Reeder über deutsche Kohlenlieferungen! So irrsinnig soll eine Diplomatie über die Möglichkeit zur Auslösung eines Weltkrieges gedacht haben, und für so irrsinnig hält man das deutsche Volk und die übrige Welt heute noch, dass man ihnen das vorzusetzen wagt.

So sah also unsere Diplomatie aus! So sicher war der mit Milliarden gerüstete Frieden, dass eine einfache Geschäftsrancune zwischen zwei Kohlenhändlern den Frieden der Menschheit bedroht erscheinen lassen konnte. Nur der völlig verbohrte militärische Geist, der alle Vorgänge auf Erden, und sei es das Niesen eines Ausländers, als Anrempelei und Vorwand zum Wiederanrempeln ansah, vermochte solche Gedankengänge zu zeitigen.

Die beiden Depeschen, die die N. A. Z. hierauf publiziert, die Depeschen des Kaisers und die Antwort des Zaren sind von mannigfachem Interesse. So im Hinblick darauf, wie der Kaiser den Zaren anregt, seine Flotte zu vergrößern und ein paar Linienschiffe in Deutschland bauen zu lassen.

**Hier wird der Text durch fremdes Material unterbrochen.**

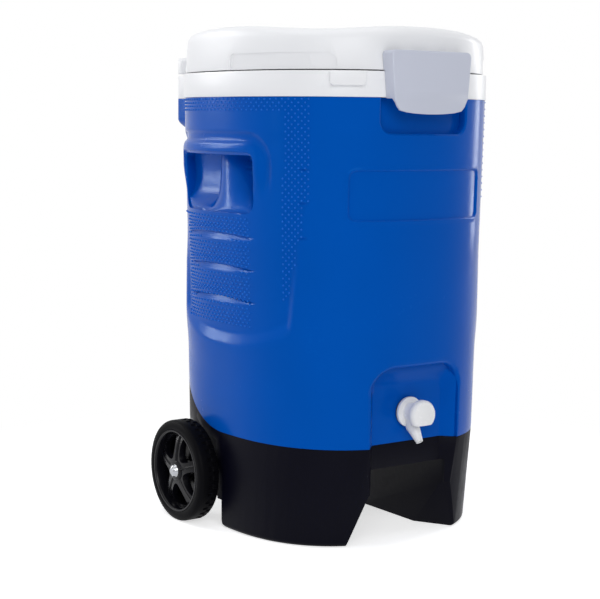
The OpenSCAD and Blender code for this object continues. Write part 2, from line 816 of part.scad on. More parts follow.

(«Ich habe sichere Nachrichten aus Italien, dass der Terni-Schiffsbautrust [Terni, Odero, Orlando] drei schnellaufende Hochseepanzerschiffe von je 12 000 Tonnen baut, für eine fremde, nicht genannte, Macht, wahrscheinlich Japan. Dies erinnert mich an meinen früheren Vorschlag, dass Du nicht vergessen solltest, ebenfalls neue Linienschiffe zu bestellen, um einige fertig zu haben, wenn der Krieg vorüber ist. Sie werden während der Friedensverhandlungen eine vorzügliche Überredungskunst ausüben. Unsere Privatfirmen würden sich sehr freuen, Aufträge zu erhalten »)

Diese Empfehlung und ihre Begründung sind eine lebhafte Illustration zu dem Kapitel des Rüstungswettbewerbs und der Zusammenhänge der Rüstungsindustrie.

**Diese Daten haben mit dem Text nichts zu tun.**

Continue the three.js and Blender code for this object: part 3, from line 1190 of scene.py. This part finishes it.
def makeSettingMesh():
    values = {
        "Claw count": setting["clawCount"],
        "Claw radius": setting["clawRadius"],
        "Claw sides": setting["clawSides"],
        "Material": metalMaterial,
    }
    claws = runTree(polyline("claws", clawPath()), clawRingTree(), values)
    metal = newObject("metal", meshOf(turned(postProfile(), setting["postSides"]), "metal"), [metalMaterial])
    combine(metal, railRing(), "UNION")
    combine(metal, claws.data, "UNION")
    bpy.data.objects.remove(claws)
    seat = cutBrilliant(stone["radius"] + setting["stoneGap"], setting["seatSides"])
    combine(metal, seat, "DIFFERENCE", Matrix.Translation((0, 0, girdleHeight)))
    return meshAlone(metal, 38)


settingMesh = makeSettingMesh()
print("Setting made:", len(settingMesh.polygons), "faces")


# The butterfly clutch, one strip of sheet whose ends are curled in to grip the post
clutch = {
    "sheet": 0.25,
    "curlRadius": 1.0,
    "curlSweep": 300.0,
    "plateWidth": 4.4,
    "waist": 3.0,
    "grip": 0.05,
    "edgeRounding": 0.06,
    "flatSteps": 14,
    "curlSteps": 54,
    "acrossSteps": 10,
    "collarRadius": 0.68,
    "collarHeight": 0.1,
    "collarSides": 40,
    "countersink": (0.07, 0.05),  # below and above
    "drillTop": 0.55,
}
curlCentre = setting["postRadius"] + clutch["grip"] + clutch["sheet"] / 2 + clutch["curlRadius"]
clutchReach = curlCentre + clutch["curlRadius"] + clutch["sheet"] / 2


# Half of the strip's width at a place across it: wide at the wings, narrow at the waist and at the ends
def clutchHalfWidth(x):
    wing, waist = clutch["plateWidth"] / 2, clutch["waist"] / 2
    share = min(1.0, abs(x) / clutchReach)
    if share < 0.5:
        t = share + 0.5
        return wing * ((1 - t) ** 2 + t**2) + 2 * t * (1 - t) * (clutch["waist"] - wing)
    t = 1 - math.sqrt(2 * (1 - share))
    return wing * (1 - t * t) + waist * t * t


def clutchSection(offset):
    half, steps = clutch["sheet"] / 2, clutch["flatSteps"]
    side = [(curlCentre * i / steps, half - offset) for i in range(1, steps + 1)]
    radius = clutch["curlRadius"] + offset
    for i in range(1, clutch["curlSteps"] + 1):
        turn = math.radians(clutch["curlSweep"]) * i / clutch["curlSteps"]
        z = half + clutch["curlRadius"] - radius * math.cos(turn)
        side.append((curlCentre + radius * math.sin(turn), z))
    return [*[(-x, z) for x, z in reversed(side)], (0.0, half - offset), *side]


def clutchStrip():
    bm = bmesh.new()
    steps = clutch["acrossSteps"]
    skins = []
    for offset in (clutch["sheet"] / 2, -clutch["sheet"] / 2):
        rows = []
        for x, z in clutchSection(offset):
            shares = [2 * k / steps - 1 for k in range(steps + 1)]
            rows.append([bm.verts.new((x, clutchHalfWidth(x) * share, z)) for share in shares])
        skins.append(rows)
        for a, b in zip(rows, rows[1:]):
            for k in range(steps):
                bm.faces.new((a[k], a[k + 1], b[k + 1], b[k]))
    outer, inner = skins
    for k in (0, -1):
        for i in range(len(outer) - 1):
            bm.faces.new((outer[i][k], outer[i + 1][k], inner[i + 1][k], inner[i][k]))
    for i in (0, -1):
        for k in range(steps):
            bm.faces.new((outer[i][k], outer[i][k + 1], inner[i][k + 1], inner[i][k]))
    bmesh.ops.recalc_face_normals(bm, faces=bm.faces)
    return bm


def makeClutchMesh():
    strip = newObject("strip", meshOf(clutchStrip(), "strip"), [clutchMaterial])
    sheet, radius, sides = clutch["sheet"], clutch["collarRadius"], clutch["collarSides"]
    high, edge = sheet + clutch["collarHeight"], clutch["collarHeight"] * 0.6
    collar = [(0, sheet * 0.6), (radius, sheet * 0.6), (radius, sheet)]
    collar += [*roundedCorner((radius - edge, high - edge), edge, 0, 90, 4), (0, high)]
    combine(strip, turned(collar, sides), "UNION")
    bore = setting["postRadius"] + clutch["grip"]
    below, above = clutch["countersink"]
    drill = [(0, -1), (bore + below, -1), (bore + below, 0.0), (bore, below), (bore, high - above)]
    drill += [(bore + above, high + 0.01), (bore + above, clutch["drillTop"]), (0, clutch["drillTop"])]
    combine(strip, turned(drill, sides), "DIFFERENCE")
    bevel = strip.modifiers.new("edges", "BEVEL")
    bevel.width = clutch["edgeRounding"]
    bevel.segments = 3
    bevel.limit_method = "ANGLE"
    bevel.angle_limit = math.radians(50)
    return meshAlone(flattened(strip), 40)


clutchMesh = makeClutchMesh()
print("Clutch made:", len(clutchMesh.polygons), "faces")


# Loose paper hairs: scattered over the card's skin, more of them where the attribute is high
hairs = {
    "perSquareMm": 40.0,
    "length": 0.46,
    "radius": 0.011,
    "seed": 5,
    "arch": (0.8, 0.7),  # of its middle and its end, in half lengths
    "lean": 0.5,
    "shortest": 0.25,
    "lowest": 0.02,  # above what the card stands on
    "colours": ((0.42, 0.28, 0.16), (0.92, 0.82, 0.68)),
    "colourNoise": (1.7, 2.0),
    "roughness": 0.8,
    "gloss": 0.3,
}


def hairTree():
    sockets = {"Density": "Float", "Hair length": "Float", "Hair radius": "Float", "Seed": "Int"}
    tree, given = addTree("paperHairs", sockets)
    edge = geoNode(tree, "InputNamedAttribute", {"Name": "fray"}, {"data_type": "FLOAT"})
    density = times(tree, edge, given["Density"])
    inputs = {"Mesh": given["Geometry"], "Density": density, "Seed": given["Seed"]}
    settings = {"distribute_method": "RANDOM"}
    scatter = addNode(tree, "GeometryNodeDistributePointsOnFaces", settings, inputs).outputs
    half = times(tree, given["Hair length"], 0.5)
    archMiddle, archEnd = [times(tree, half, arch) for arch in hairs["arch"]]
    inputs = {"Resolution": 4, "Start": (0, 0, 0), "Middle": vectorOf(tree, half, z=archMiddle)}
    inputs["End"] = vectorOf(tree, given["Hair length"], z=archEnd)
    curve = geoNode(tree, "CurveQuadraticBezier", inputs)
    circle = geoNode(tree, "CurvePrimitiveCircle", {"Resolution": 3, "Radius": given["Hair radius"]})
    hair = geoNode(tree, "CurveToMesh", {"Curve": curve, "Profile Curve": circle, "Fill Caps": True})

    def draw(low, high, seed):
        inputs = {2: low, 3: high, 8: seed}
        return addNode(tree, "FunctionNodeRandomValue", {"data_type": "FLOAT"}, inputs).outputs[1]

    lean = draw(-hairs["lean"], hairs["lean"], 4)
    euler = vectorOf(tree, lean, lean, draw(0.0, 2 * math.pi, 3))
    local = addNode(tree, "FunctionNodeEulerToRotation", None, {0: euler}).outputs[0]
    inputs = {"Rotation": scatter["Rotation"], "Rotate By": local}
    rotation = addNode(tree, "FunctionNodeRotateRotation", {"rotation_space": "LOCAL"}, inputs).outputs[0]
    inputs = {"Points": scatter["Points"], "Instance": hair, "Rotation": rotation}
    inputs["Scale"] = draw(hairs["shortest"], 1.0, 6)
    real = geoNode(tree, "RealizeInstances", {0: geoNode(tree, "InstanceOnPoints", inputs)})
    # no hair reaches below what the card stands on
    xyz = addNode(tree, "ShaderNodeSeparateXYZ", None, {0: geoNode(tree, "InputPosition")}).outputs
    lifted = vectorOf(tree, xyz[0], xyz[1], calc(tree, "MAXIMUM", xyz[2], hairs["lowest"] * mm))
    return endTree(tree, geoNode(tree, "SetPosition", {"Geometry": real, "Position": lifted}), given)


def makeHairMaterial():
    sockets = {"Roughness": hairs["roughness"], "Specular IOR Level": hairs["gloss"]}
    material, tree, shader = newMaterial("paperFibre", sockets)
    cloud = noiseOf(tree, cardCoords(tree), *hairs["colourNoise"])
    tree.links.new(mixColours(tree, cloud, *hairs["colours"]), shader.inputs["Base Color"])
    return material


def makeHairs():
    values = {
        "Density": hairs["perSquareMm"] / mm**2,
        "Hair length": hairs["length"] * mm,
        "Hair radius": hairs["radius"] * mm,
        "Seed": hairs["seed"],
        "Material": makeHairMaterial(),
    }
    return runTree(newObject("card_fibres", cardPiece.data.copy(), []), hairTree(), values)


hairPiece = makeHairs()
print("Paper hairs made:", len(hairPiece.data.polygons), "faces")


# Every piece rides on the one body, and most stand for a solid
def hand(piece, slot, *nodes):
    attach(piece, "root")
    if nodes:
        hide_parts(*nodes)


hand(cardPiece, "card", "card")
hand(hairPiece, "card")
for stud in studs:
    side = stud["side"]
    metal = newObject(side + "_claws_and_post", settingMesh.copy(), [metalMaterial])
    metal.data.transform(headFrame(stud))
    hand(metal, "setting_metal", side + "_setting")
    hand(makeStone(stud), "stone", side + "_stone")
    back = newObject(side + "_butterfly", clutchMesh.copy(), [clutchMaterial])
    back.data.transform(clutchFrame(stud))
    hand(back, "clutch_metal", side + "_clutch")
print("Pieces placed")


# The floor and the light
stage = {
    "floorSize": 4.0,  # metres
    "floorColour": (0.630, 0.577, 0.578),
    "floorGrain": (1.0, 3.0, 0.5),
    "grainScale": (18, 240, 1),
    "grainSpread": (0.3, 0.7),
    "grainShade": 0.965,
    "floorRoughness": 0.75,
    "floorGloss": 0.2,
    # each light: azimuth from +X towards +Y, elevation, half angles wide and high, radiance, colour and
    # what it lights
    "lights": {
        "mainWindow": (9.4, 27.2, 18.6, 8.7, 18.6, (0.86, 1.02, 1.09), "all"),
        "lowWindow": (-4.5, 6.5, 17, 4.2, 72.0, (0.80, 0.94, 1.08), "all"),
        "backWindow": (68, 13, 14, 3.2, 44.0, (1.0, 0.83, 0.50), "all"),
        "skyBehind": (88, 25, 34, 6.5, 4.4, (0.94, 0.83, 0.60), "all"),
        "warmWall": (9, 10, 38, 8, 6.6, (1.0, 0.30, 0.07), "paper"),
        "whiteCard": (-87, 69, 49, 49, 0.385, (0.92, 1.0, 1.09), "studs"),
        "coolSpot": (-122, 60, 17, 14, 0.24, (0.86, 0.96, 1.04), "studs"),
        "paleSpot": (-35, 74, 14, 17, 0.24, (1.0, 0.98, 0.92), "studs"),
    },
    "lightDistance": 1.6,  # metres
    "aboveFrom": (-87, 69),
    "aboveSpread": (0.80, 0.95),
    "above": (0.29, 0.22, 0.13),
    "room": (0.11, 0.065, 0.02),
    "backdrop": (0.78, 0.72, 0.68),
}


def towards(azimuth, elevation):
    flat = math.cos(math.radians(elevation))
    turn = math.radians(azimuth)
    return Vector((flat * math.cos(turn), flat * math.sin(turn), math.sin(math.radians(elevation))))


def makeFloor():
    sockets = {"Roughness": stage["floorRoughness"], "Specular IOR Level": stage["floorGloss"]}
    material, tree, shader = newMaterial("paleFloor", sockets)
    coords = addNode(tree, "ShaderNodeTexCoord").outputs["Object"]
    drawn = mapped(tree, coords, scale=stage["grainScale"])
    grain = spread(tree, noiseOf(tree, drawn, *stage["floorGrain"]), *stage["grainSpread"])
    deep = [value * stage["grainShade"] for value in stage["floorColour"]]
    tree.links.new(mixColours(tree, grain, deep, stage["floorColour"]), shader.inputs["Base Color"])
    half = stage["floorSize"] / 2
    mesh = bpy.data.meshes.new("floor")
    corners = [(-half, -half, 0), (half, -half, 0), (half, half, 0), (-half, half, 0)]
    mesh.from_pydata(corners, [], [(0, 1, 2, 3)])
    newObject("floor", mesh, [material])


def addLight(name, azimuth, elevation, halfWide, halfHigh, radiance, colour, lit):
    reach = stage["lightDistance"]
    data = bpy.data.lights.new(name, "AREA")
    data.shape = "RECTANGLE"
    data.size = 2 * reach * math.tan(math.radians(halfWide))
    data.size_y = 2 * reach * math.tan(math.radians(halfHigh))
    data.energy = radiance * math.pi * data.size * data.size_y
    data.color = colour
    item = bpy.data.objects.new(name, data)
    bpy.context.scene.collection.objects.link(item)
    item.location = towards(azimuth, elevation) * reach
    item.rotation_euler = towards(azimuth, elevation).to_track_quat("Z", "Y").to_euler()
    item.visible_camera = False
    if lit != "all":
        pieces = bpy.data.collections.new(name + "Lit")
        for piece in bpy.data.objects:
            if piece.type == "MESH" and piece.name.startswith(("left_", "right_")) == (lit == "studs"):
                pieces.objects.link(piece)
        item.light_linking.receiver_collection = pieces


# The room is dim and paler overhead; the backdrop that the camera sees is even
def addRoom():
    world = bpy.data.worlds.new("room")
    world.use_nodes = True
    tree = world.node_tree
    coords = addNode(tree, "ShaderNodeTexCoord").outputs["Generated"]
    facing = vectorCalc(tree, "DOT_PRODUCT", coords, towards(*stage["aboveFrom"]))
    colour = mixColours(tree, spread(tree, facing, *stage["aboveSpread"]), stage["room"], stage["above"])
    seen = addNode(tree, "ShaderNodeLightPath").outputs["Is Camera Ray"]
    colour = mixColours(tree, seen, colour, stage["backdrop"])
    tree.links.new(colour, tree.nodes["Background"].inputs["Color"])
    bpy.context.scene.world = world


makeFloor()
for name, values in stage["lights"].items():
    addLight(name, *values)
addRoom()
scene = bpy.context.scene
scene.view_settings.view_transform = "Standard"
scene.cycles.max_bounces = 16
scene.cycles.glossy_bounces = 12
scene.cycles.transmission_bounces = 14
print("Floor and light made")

Aber das Wichtigste in diesen beiden Depeschen ist doch der Hinweis, auf den sog. Hüller Fall. Sowohl der Kaiser wie der Zar sprachen davon, welche Aufregung darüber in England herrschte. Der Zar schreibt sogar:

«Die Minister des Landes unternehmen gewagte Schritte und senden freche Noten mit ganz unannehmbaren Bedingungen; das ist die Folge davon, dass man nach den Eingebungen des ersten Augenblicks handelt! »

Welch großartige Erkenntnis der Ursache aller Kriege! Welche wichtige Zustimmung zu der pazifistischen Forderung auf dilatorischer Behandlung zwischenstaatlicher Konflikte.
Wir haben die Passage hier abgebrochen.